During the last half term from school, a little kinda last minute camping trip was on the cards. I contacted my ex-wife to tell her the days we'd be away for, and asked if I could take our daughter with us. My ex-wife said no. (No idea WHY she said no, our daughter is 9, and i see her and have her in my care a lot, I was quite surprised she said no tbh..)

I didn't want to argue, so I said ok. I'm not about to argue and fight with my ex-wife, I've had enough of that. The day before we were going on the camping trip, I had my daughter in my care for the day, the moment I picked her up something was off so I asked her what was wrong, and she got upset about the camping trip, and didn't understand why "I didn't want to take her with me"

I got irritated instantly, because it was clear my ex had told her about the little trip, but had also made out it was ME who didn't want to take her. When that wasn't the truth. So I said to my daughter, "Well, that's a conversation you should have with your mum, I WANTED to take you, your mum is the one who said no." Which is the truth...

She was even more annoyed then, but throughout the day she cheered up and got over it, and we out for the day and had fun. I took my daughter home that night, and by the time I got home her mum had messaged me having the nerve to give me grief because our daughter was now pissed off at her. I told her "Should have thought about that before you lied to her, but ok." I then ignored her after that.

Was I at all the AH in that? My partner huffed and said "You've started something now." But wtf was I supposed to do? Let my daughter think I didn't want to take her on the trip? Let my daughter be annoyed me when I did nothing wrong? Eff no. AITA?

What do you think? AITA? This is what commenters had to say:

said:

Use a parenting app and document this. This is a step in parental alienation.

said:

If it’s not your parenting time, then it’s not your time. Deal with it. Mom isn’t the bad guy for saying no. You shouldn’t dangle a trip in front of your kid when it’s your ex’s time with your kid.

said:

I was lied to by my mom about my dad for years. Years. He didn't say anything and took it. When I confronted him about it he said that he made the decision to "keep the peace" as I was living with her...

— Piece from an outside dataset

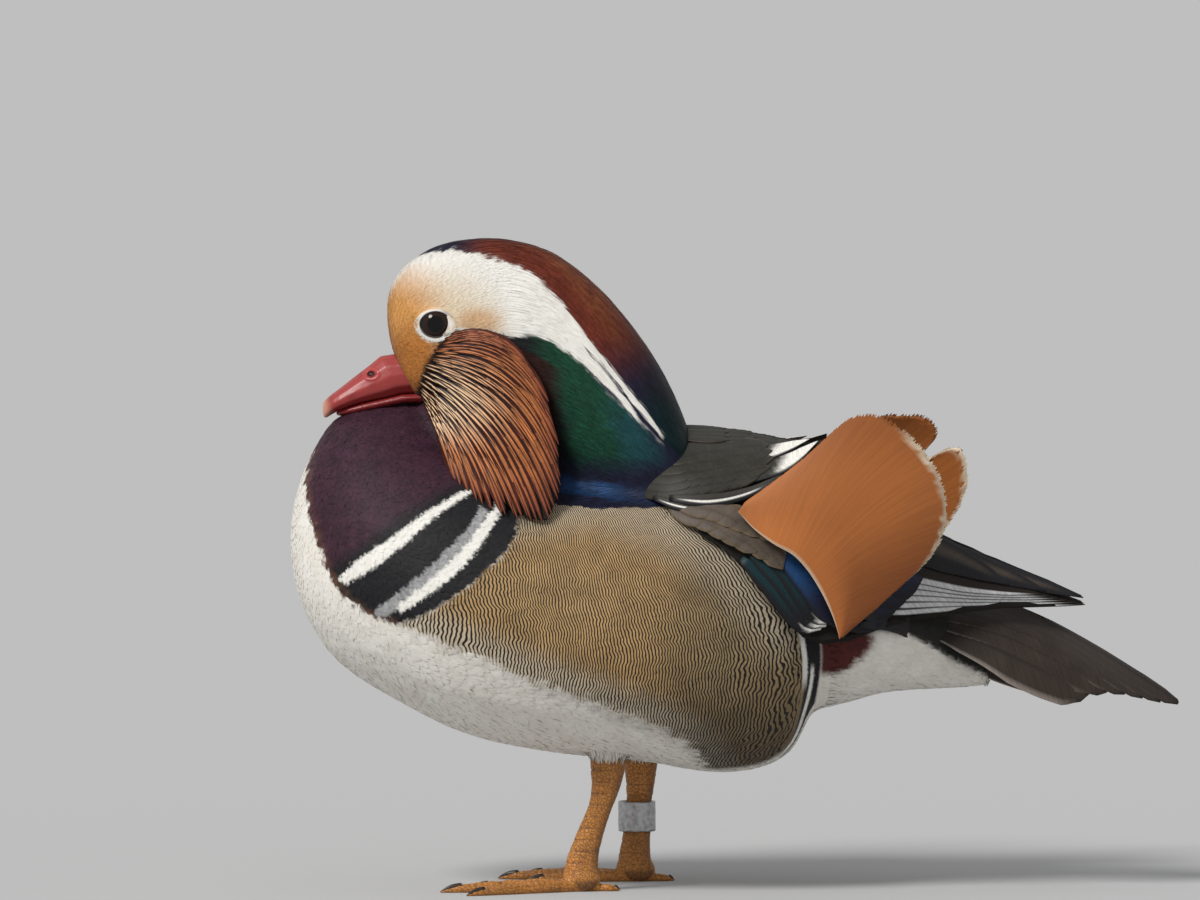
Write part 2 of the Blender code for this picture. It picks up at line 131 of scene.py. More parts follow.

I lost years of my relationship with my dad because I thought he was an @$$hole. Don't help your ex hurt your relationship. Continue to be the man that your daughter thinks you are.

said:

NTA - your daughter would’ve had so much fun. As a mom, I can’t fathom why someone would say no to the other parent taking their own child camping and then lie about it. The lying is the part that gets me heated. You shouldn’t lie, ever. Especially not to your child about something as trivial as this.

And said:

ESH, except your daughter. You guys are using her as a pawn in your divorce when your priority should be on the well being of your daughter. Figure out a way to co-parent responsibly before your daughter resents you both.

He later shared this edit to his original post:

Seeing as people want to be weird in the comments thought I'd add some extra information.

1.) "Half term" is OUT of school, she would not have been taken out of school.

2.) During Half terms I can have my daughter for extra days if planned with my ex-wife, hence why I asked DURING THE HALF TERM if I could take her camping with us. My ex-wife said no.

3.) I don't live in America.. Don't assume your countries rules apply to where I live. We don't all live in America.

4.) The camping trip was not out of the country. It was in the same place, about an hours drive away. Perfectly fine distance, when I have her in my care on weekends, I've often taken her places further away than where this camping location is.. Hence why I'm confused why my ex-wife said no to this simple request.

5.) Thanks for the logging comments, but I do that already when necessary. This isn't the first time my ex-wife has tried to play games.

6.) During school terms I have her pretty much half the week, I have her overnights. But during out of school days, half terms and summer holidays, me and my ex-wife can come to terms on different days/extra days and whatnot.

But if there is some kind of few day trip or plan, especially on my side, my ex-wife likes to know and give her consent, which I respect, but she's playing games this time for some reason. I don't know why.